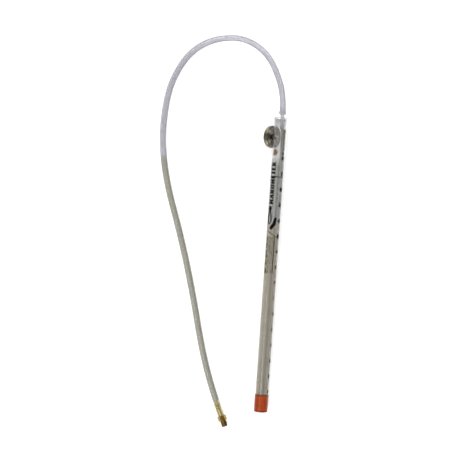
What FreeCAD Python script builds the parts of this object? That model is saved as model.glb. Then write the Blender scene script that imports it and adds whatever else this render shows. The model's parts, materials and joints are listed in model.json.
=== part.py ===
import FreeCAD, Part
import math
import os

# A tube manometer: a clear tube that holds water, with a small measuring tube inside it, a hanging magnet at
# its back and a free hose with a brass fitting. It lies on a surface, held up at its top end by the magnet.
# Millimetres. Each piece is first made in the gauge's own frame: the tube's axis is the Y axis, Y is 0 at the
# bottom cap's end and LENGTH at the top plug's top face, and Z points away from the surface. Pieces that are
# round about an axis of their own are made about Y, then placed.

V = FreeCAD.Vector

# How far a cutting shape reaches past what it cuts
CLEAR = 1.0

# Tube
LENGTH = 477.0
TUBE_R = 10.3
TUBE_WALL = 1.25
TUBE_BORE_R = TUBE_R - TUBE_WALL

# Measuring tube, against the right-hand side of the bore
MEASURE_R = 3.175
MEASURE_BORE_R = 2.15
MEASURE_X = TUBE_BORE_R - MEASURE_R - 0.05
MEASURE_FOOT = 9.0
MEASURE_FOOT_RISE = 6.0
BEND_LENGTH = 12.0
BEND_FROM_PLUG = 3.5

# Top plug
FLANGE_R = 10.5
FLANGE_THICK = 3.0
FLANGE_ROUND = 1.0
FLANGE_CROWN = 0.8
PLUG_R = TUBE_BORE_R - 0.02
PLUG_DEPTH = 5.0
SOCKET_DEPTH = 4.0
SPIGOT_X = 2.4
BOSS_R = 3.75
BOSS_RISE = 4.2
BOSS_ROUND = 0.5
SPIGOT_R = 3.175
SPIGOT_LENGTH = 10.0
SPIGOT_TIP_R = 2.875
SPIGOT_BARB_R = 3.75
SPIGOT_BARB_FROM_SHOULDER = 2.0
SPIGOT_BARB_ROUND = 0.2

# Bottom cap
CAP_R = 11.05
CAP_BORE_R = 10.35
CAP_LENGTH = 29.0
CAP_FLOOR = 1.8
CAP_CROWN = 0.9
CAP_CROWN_R = 6.5
CAP_CROWN_ROUND = 8.0
CAP_END_ROUND = 1.5
CAP_LIP_RISE = 0.2
CAP_LIP_LENGTH = 1.6
CAP_TUBE_GAP = 0.3

# Scale label, a film that leaves the back of the tube bare
LABEL_THICK = 0.15
LABEL_FROM_TOP = 17.0
LABEL_TO_TOP = 432.0
LABEL_LEFT_DEG = -105.0
LABEL_RIGHT_DEG = 150.0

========

→ WHAT IS REQUIRED: Please repeat the listing above in full and exactly.

→ RESPONSE FOR THIS EXERCISE:
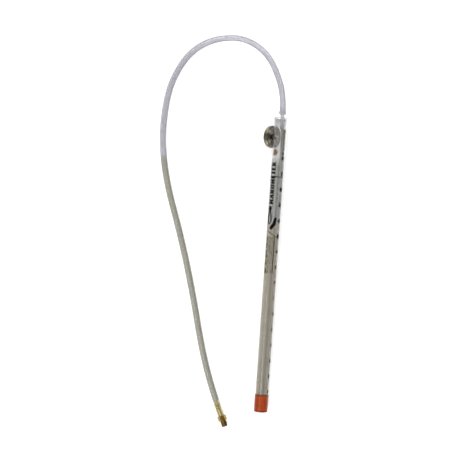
What FreeCAD Python script builds the parts of this object? That model is saved as model.glb. Then write the Blender scene script that imports it and adds whatever else this render shows. The model's parts, materials and joints are listed in model.json.
=== part.py ===
import FreeCAD, Part
import math
import os

# A tube manometer: a clear tube that holds water, with a small measuring tube inside it, a hanging magnet at
# its back and a free hose with a brass fitting. It lies on a surface, held up at its top end by the magnet.
# Millimetres. Each piece is first made in the gauge's own frame: the tube's axis is the Y axis, Y is 0 at the
# bottom cap's end and LENGTH at the top plug's top face, and Z points away from the surface. Pieces that are
# round about an axis of their own are made about Y, then placed.

V = FreeCAD.Vector

# How far a cutting shape reaches past what it cuts
CLEAR = 1.0

# Tube
LENGTH = 477.0
TUBE_R = 10.3
TUBE_WALL = 1.25
TUBE_BORE_R = TUBE_R - TUBE_WALL

# Measuring tube, against the right-hand side of the bore
MEASURE_R = 3.175
MEASURE_BORE_R = 2.15
MEASURE_X = TUBE_BORE_R - MEASURE_R - 0.05
MEASURE_FOOT = 9.0
MEASURE_FOOT_RISE = 6.0
BEND_LENGTH = 12.0
BEND_FROM_PLUG = 3.5

# Top plug
FLANGE_R = 10.5
FLANGE_THICK = 3.0
FLANGE_ROUND = 1.0
FLANGE_CROWN = 0.8
PLUG_R = TUBE_BORE_R - 0.02
PLUG_DEPTH = 5.0
SOCKET_DEPTH = 4.0
SPIGOT_X = 2.4
BOSS_R = 3.75
BOSS_RISE = 4.2
BOSS_ROUND = 0.5
SPIGOT_R = 3.175
SPIGOT_LENGTH = 10.0
SPIGOT_TIP_R = 2.875
SPIGOT_BARB_R = 3.75
SPIGOT_BARB_FROM_SHOULDER = 2.0
SPIGOT_BARB_ROUND = 0.2

# Bottom cap
CAP_R = 11.05
CAP_BORE_R = 10.35
CAP_LENGTH = 29.0
CAP_FLOOR = 1.8
CAP_CROWN = 0.9
CAP_CROWN_R = 6.5
CAP_CROWN_ROUND = 8.0
CAP_END_ROUND = 1.5
CAP_LIP_RISE = 0.2
CAP_LIP_LENGTH = 1.6
CAP_TUBE_GAP = 0.3

# Scale label, a film that leaves the back of the tube bare
LABEL_THICK = 0.15
LABEL_FROM_TOP = 17.0
LABEL_TO_TOP = 432.0
LABEL_LEFT_DEG = -105.0
LABEL_RIGHT_DEG = 150.0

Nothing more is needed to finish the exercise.